** Start **

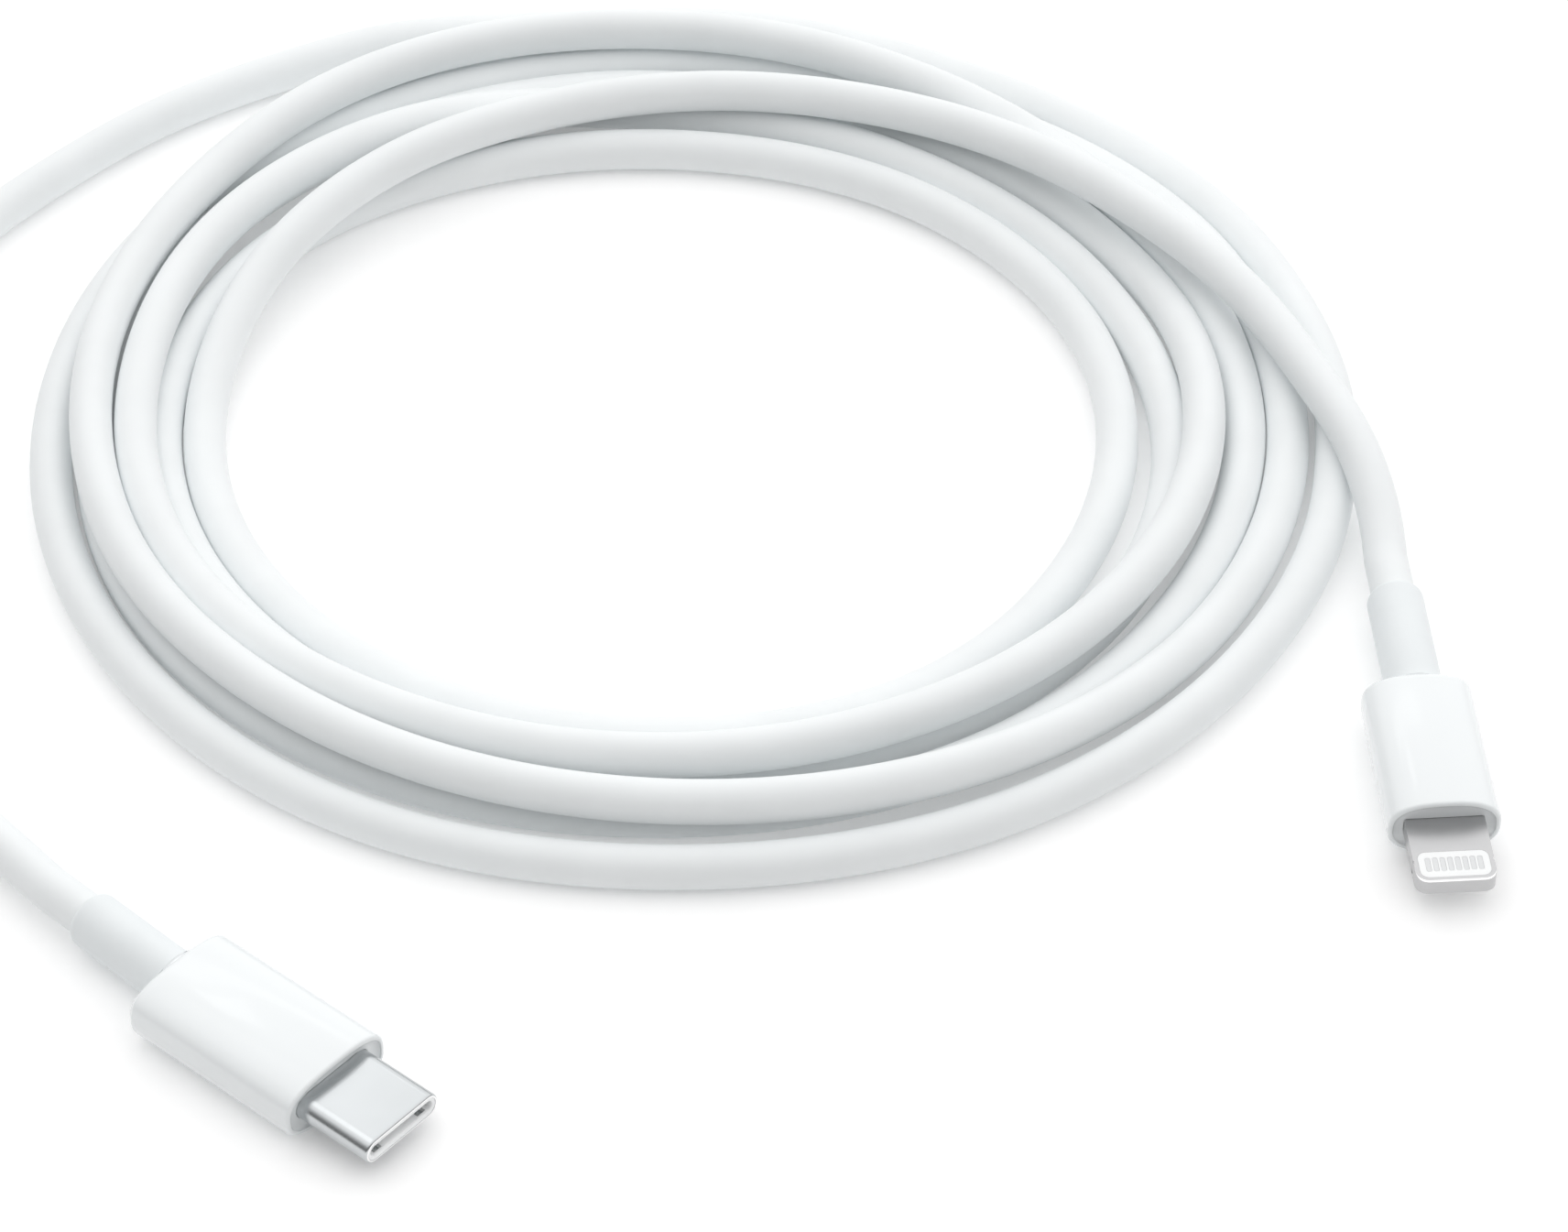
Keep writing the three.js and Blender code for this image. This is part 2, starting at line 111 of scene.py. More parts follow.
SLEEVE = {"radius": 2.45, "rounding": 0.55, "bore": 1.95, "neck": 1.6, "inside": 2.4,
          "core": 1.2, "shoulder": 0.5, "edge": 0.05, "past_cord": 0.5}
BORE_LEAD = (0.04, 0.05)  # the length and depth of the lead-in to a sleeve's bore
BORE_RIM = 0.06  # from the bore to the rounding of the sleeve's end

# ---- the cord's route, in metres, from the coil's centre -------------------------------------
OVAL_TAIL = (
    (-0.0283, 0.0560, 0.0019),
    (-0.0335, 0.0536, 0.0019),
    (-0.0420, 0.0496, 0.0019),
    (-0.0516, 0.0431, 0.0019),
    (-0.0593, 0.0354, 0.0019),
    (-0.0660, 0.0274, 0.0019),
    (-0.0712, 0.0183, 0.0019),
    (-0.0749, 0.0075, 0.0019),
    (-0.0766, -0.0050, 0.0019),
    (-0.0762, -0.0170, 0.0019),
    (-0.0734, -0.0290, 0.0019),
    (-0.0684, -0.0395, 0.00195),
    (-0.0618, -0.0484, 0.0021),
    (-0.0554, -0.0556, 0.0025),
    (-0.0516, -0.0602, 0.0027),
)
BLADE_TAIL = (
    (0.0602, -0.0126, 0.0041),
    (0.06055, -0.0165, 0.0036),
    (0.06085, -0.0205, 0.0031),
)
# Each turn runs clockwise, seen from above, from the bearing of +Y, one place every 30 degrees:
# the radius of the cord's centre, and its height, in millimetres.
TURN_RADII = (
    (57.9, 55.6, 56.5, 57.9, 57.9, 57.5, 57.1, 57.9, 57.5, 56.7, 55.85, 53.6),
    (52.0, 51.1, 52.85, 53.5, 53.4, 53.8, 52.8, 52.9, 53.1, 53.1, 53.7, 54.9),
    (52.2, 49.3, 49.7, 49.65, 49.7, 50.5, 51.0, 52.5, 53.3, 52.6, 51.7, 49.5),
    (46.8, 45.5, 45.7, 45.9, 46.2, 46.6, 47.3, 48.35, 49.7, 49.05, 49.1, 47.9),
    (44.3, 41.4, 41.05, 42.9, 44.8, 45.7, 45.9, 46.3, 46.8, 47.1, 45.45, 41.5),
    (38.5, 37.5, 37.6, 38.2, 39.3, 41.3, 41.9, 42.6, 43.3, 43.2, 42.7, 42.3),
    (42.8, 44.3, 46.9, 55.8),
)
TURN_HEIGHTS = (
    (1.9, 1.9, 1.9, 1.9, 1.9, 1.9, 1.9, 1.9, 1.9, 1.9, 1.9, 1.9),
    (1.9, 1.9, 1.9, 1.9, 2.5, 4.8, 5.2, 5.4, 5.5, 5.5, 5.6, 5.65),
    (5.65, 5.0, 2.6, 1.9, 1.9, 1.9, 1.9, 1.9, 1.9, 1.9, 1.9, 1.9),
    (1.9, 1.9, 1.9, 4.3, 5.1, 5.1, 5.2, 5.2, 5.1, 5.1, 4.9, 3.5),
    (2.1, 1.9, 1.9, 1.9, 1.9, 1.9, 1.9, 1.9, 1.9, 1.9, 1.9, 1.9),
    (1.9, 1.9, 1.9, 1.9, 1.9, 1.9, 1.9, 1.9, 1.9, 2.2, 4.9, 5.5),
    (5.6, 6.0, 7.3, 5.7),
)
PLACES_PER_TURN = 12
POINTS_PER_PLACE = 3
POINTS_PER_GAP = 12  # of the drawn route
ROUTE_STEP = 1.5  # between the points of the finished centreline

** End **

(What is required)
Quote the material exactly, leaving nothing out.

(Task solution)
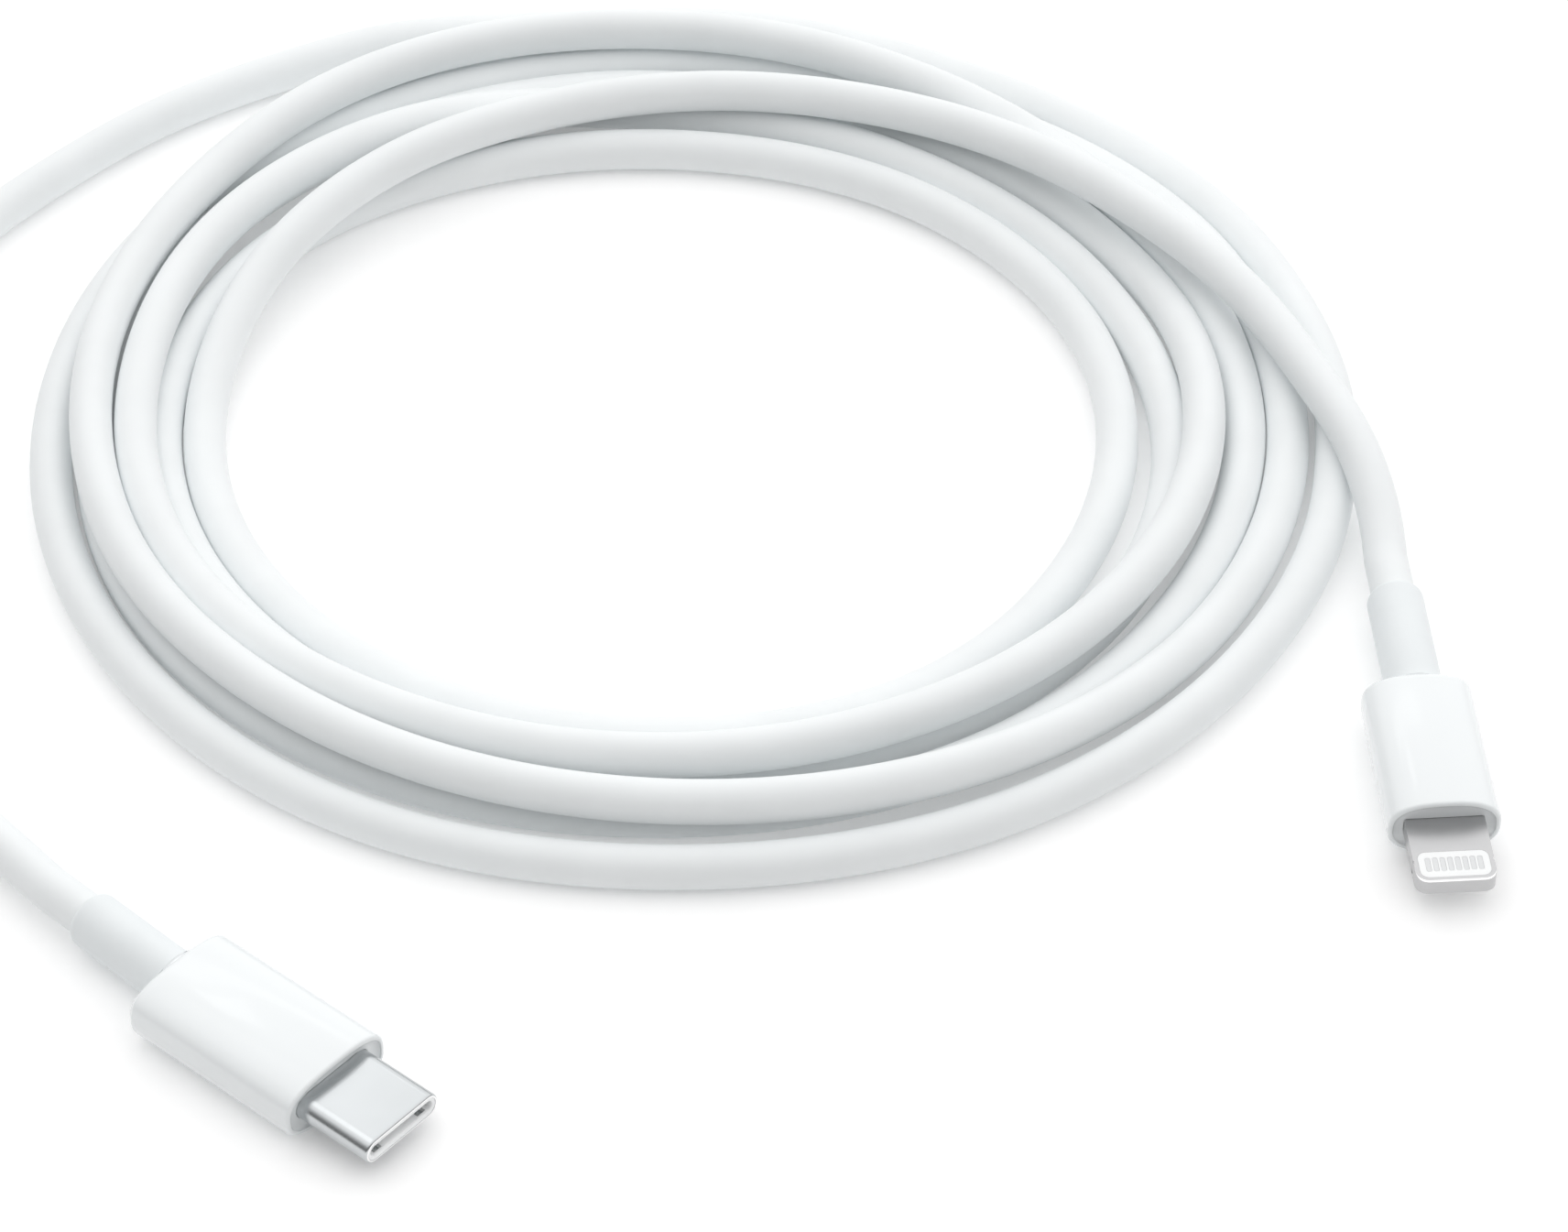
Keep writing the three.js and Blender code for this image. This is part 2, starting at line 111 of scene.py. More parts follow.
SLEEVE = {"radius": 2.45, "rounding": 0.55, "bore": 1.95, "neck": 1.6, "inside": 2.4,
          "core": 1.2, "shoulder": 0.5, "edge": 0.05, "past_cord": 0.5}
BORE_LEAD = (0.04, 0.05)  # the length and depth of the lead-in to a sleeve's bore
BORE_RIM = 0.06  # from the bore to the rounding of the sleeve's end

# ---- the cord's route, in metres, from the coil's centre -------------------------------------
OVAL_TAIL = (
    (-0.0283, 0.0560, 0.0019),
    (-0.0335, 0.0536, 0.0019),
    (-0.0420, 0.0496, 0.0019),
    (-0.0516, 0.0431, 0.0019),
    (-0.0593, 0.0354, 0.0019),
    (-0.0660, 0.0274, 0.0019),
    (-0.0712, 0.0183, 0.0019),
    (-0.0749, 0.0075, 0.0019),
    (-0.0766, -0.0050, 0.0019),
    (-0.0762, -0.0170, 0.0019),
    (-0.0734, -0.0290, 0.0019),
    (-0.0684, -0.0395, 0.00195),
    (-0.0618, -0.0484, 0.0021),
    (-0.0554, -0.0556, 0.0025),
    (-0.0516, -0.0602, 0.0027),
)
BLADE_TAIL = (
    (0.0602, -0.0126, 0.0041),
    (0.06055, -0.0165, 0.0036),
    (0.06085, -0.0205, 0.0031),
)
# Each turn runs clockwise, seen from above, from the bearing of +Y, one place every 30 degrees:
# the radius of the cord's centre, and its height, in millimetres.
TURN_RADII = (
    (57.9, 55.6, 56.5, 57.9, 57.9, 57.5, 57.1, 57.9, 57.5, 56.7, 55.85, 53.6),
    (52.0, 51.1, 52.85, 53.5, 53.4, 53.8, 52.8, 52.9, 53.1, 53.1, 53.7, 54.9),
    (52.2, 49.3, 49.7, 49.65, 49.7, 50.5, 51.0, 52.5, 53.3, 52.6, 51.7, 49.5),
    (46.8, 45.5, 45.7, 45.9, 46.2, 46.6, 47.3, 48.35, 49.7, 49.05, 49.1, 47.9),
    (44.3, 41.4, 41.05, 42.9, 44.8, 45.7, 45.9, 46.3, 46.8, 47.1, 45.45, 41.5),
    (38.5, 37.5, 37.6, 38.2, 39.3, 41.3, 41.9, 42.6, 43.3, 43.2, 42.7, 42.3),
    (42.8, 44.3, 46.9, 55.8),
)
TURN_HEIGHTS = (
    (1.9, 1.9, 1.9, 1.9, 1.9, 1.9, 1.9, 1.9, 1.9, 1.9, 1.9, 1.9),
    (1.9, 1.9, 1.9, 1.9, 2.5, 4.8, 5.2, 5.4, 5.5, 5.5, 5.6, 5.65),
    (5.65, 5.0, 2.6, 1.9, 1.9, 1.9, 1.9, 1.9, 1.9, 1.9, 1.9, 1.9),
    (1.9, 1.9, 1.9, 4.3, 5.1, 5.1, 5.2, 5.2, 5.1, 5.1, 4.9, 3.5),
    (2.1, 1.9, 1.9, 1.9, 1.9, 1.9, 1.9, 1.9, 1.9, 1.9, 1.9, 1.9),
    (1.9, 1.9, 1.9, 1.9, 1.9, 1.9, 1.9, 1.9, 1.9, 2.2, 4.9, 5.5),
    (5.6, 6.0, 7.3, 5.7),
)
PLACES_PER_TURN = 12
POINTS_PER_PLACE = 3
POINTS_PER_GAP = 12  # of the drawn route
ROUTE_STEP = 1.5  # between the points of the finished centreline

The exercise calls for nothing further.